Do you know how that lie can best be shown to be the lie that it is? Well, my friends, I think it is by the example of Jesus Christ. Do you despise innocence? Do you think that it is weak and childish not to have personal experience of evil? Do you think that if you do not obtain such experience of evil you must forever be a child?
If you have any such feeling, I just bid you contemplate Jesus of Nazareth. Does He make upon you any impression of immaturity or childishness? Was He lacking in some experience that is necessary to the highest manhood?... If that is the way you think of Jesus, even unbelievers, if they are at all thoughtful, will correct you. No, Jesus makes upon all thoughtful persons the impression of complete maturity and tremendous strength. With unblinking eyes He contemplates the evil of the human heart. "He knew what was in man" (John 2:25), says the Gospel according to John. Yet He never had those experiences of sin which fools think to be necessary if innocence is to be transcended and the highest manhood to be attained. From His spotless purity and His all-conquering strength, that ancient lie that experience of evil is necessary if man is to attain the highest good recoils naked and ashamed."
- from "The Fall of Man" by J. Gresham Machen
Thursday, September 1, 2005
We are a people who have amnesia toward God. He is the end and goal of the entire universe. How can it be that he is so absent from our lives? The answer is of course, sin. But we don't call it that. Murder is sin. But forgetting God?...
American commercialism emphasizes the enhancement of our enjoyment of God's gifts - "Indulge your senses and satisfy your cravings; though it cost all you have, get comfort!" Advertisements don't call their goods God's gifts. He is simply ignored, and we are quickly and quietly led to completely forget Him, though he is the Giver. This is so wrong.
This departure from the divine is extremely subtle.
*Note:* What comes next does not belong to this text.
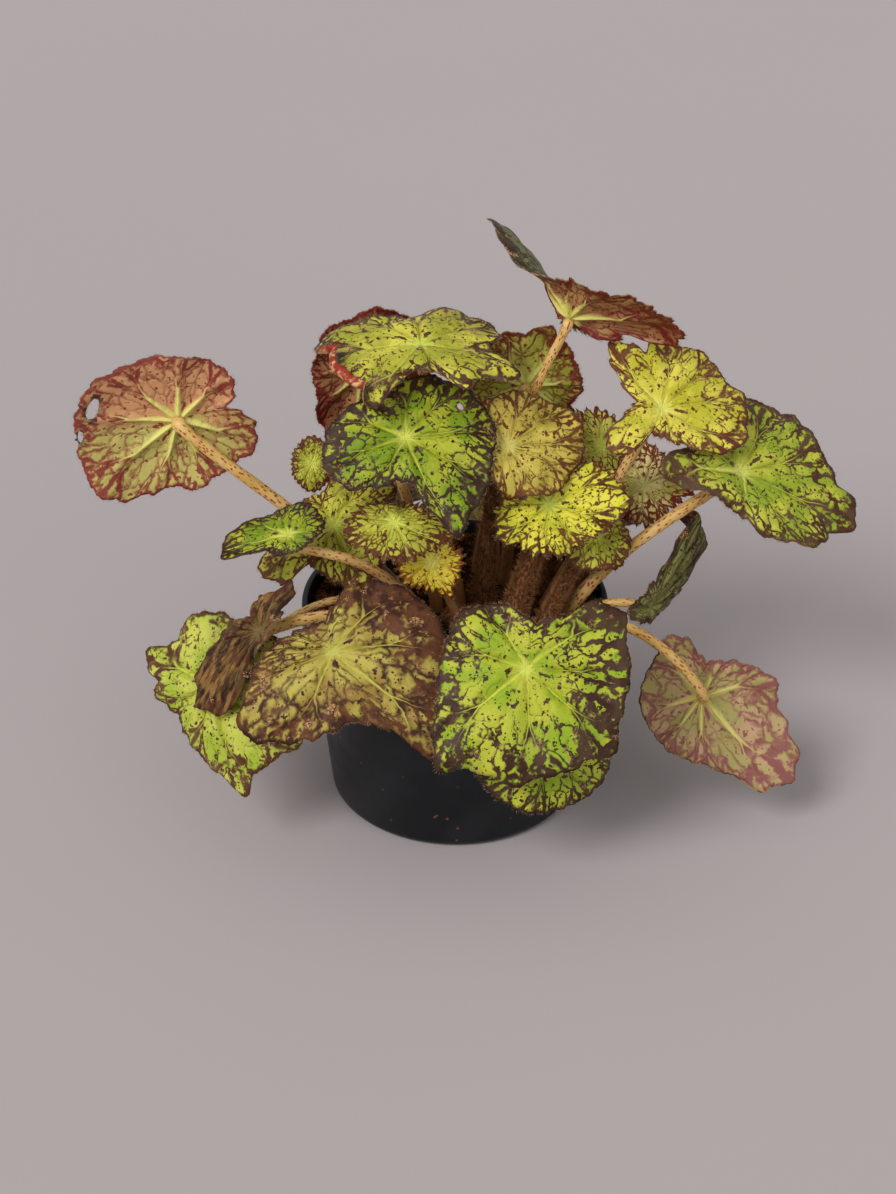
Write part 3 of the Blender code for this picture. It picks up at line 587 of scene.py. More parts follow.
class LeafPattern:
    """Where the veins and marks of a leaf lie, as nodes in a group; lengths are millimetres.

    turn: main veins passed on the way round, as a share of all. share: the way out from hub to
    margin. flat: the place on the flat leaf. place: the same, apart for each leaf, for its noise.
    wander, fine, patchy: noise that bends, frays and thins the marks. aside: how far from the
    nearest main vein, in veins, and fork: from its branches. arc: millimetres between two veins.
    """

    NUMBERS = ("Veins", "Seed", "Net", "Edge", "Dots", "Scars", "Soft", "Breadth", "Dry")
    SLOPES = ("Dusk", "Drift")
    RESULTS = ("Dark", "Vein", "Mottle", "Haze", "Scar", "Relief")
    SEED_STEP = 17.3

    def __init__(self, tree):
        for name in self.NUMBERS:
            tree.interface.new_socket(name, in_out="INPUT", socket_type="NodeSocketFloat")
        for name in self.SLOPES:
            tree.interface.new_socket(name, in_out="INPUT", socket_type="NodeSocketVector")
        for name in self.RESULTS:
            tree.interface.new_socket(name, in_out="OUTPUT", socket_type="NodeSocketFloat")
        self.build = build = NodeBuilder(tree)
        self.given = given = build.add("NodeGroupInput")
        self.turn, self.share, _ = build.split(build.uv("Polar"))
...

To the Christian, the silence toward God ought to sound louder than every perky voice and trite tune that surrounds and fruitlessly endeavors to fill that silent space. But more often we are drawn by American commercialism into a world filled with pleasant things we don't possess and health we don't have (unless we would use that brand of laxative...) namely we are presented with a heaven on earth without God! In such a God-less paradise may we ever hear the hollow, howling void that whispers "hell."
In television programs and advertisements about healthy, care-free, luxurious, comfortable lives, may we ever see what lies beyond them - namely eternity - and remember. Remember eternity. Remember God. Television causes you to forget what is important.
Therefore, let us turn from the hollow world, choosing not to fill our God-given minds with the God-less American dream. In practical English: Turn of the television, get your Bible and start praying that God would make you a person who loves Him and lives for eternity.
Let us then, turning from the world, turn to our Lord Jesus who is himself heaven on earth, even in impoverishment. He is in a cold and lonely house our dearest friend; in crawling, crowded tenements our joy and peace. His love is better than life! Let us not love this world and forget God, but let us hate our lives in this world that we may keep them for eternal life!